Macau is the only place in China where casinos are legal, which is why it has overtaken Las Vegas in gambling revenue. "How Macau changes and develops will be very closely linked to the change and development in China," Carruthers says. "Right now most of our players are from the middle and lower classes in China, and it is the every growing middle class that will drive growth here." 

Looming over that development is octogenarian tycoon Stanley Ho, who kick-started the gambling venue. Ho's SJM company opened the 12-storey circular tower of his flagship Casino Lisboa (hotelisboa.com) in 1970. Thus began the 24/7 gaming experience that marked a revolution in gambling in Asia, and earned Ho mythical status in the city, where he owns 17 casinos. 

The core of his operation was always the labyrinthine Lisboa, a hard-core gambling venue where VIPs would fly into its high-roller rooms by helicopter, and people can win or lose $4 million in a day. Legend has it that one gambler lost more than $100 million in a single game of baccarat. 

Ho's monopoly ended in 2002, when the government began offering concessions to outside investors. Ho is losing market share, analysts say, but if anyone is thinking of writing him off, they need only look at the $385-million Grand Lisboa ( www.grandlisboa.com ), which opened in February, to see that competition has not dulled the 85-year-old's ambitions. 

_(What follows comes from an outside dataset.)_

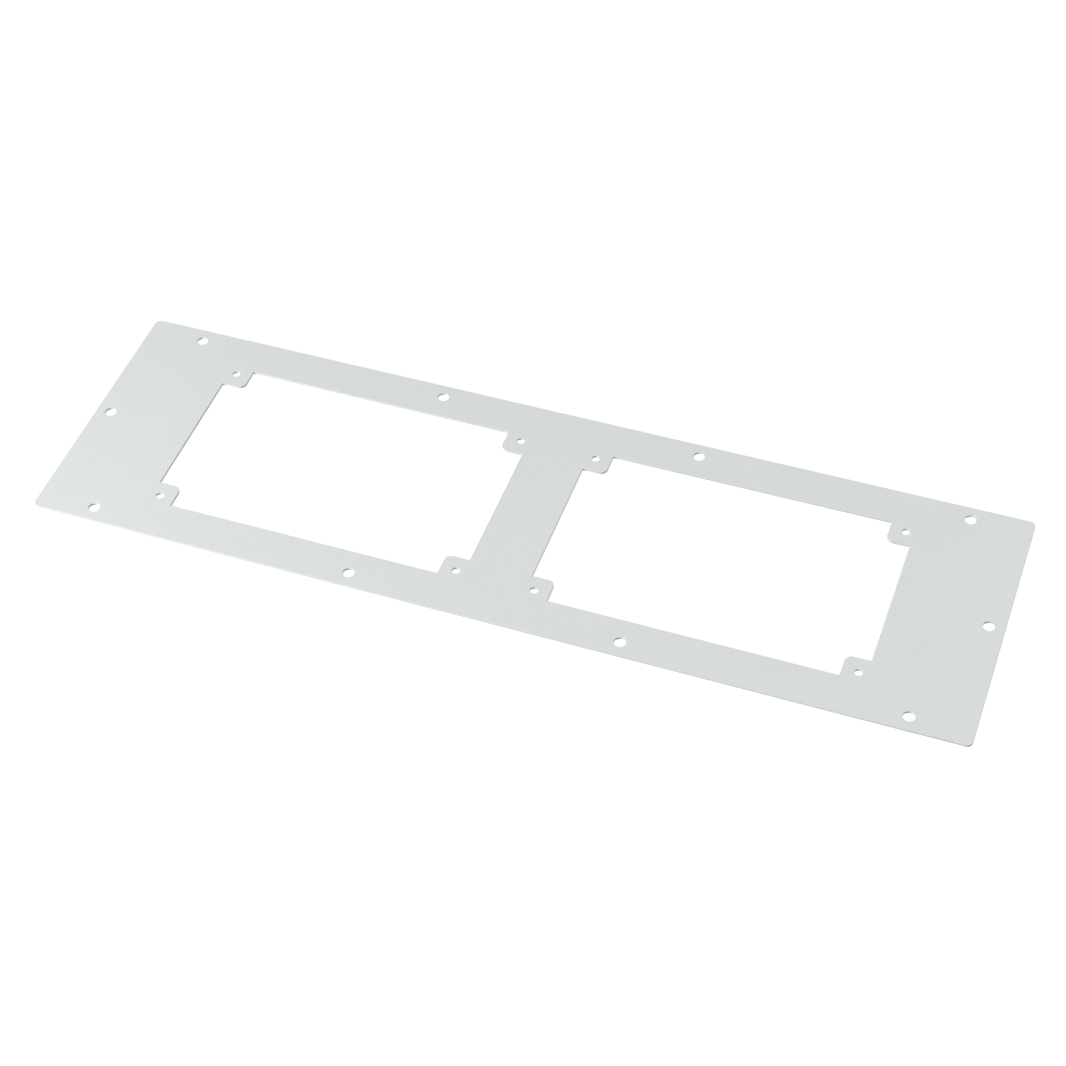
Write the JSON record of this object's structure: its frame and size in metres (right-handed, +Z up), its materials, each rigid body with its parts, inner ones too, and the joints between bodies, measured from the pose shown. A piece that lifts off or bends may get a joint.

The Grand Lisboa, a 44-storey building shaped like a lotus flower, was built in a joint venture with MGM Mirage. It is Ho's riposte to Las Vegas arrivistes, and it is luring thousands of gamblers. "We are the leaders, not the followers," Ho said at the launch. "We know the city well." 

Casinos make up 80 per cent of economic activity in Macau, and gambling revenue rose 23 per cent last year, to $7 billion U.S. 

A world without windows leads to a disorientation familiar to fans of Vegas and Atlantic City. In Macau, it is still possible to track down a few plates of dim sum for breakfast when you emerge, blinking into the bright southern Chinese sun. Just hope you have enough chips left to pay for it. 

IF YOU GO: 

Getting there: 

Ferries from Hong Kong leave every 15 minutes from Sheung Wan ( www.turbojet . 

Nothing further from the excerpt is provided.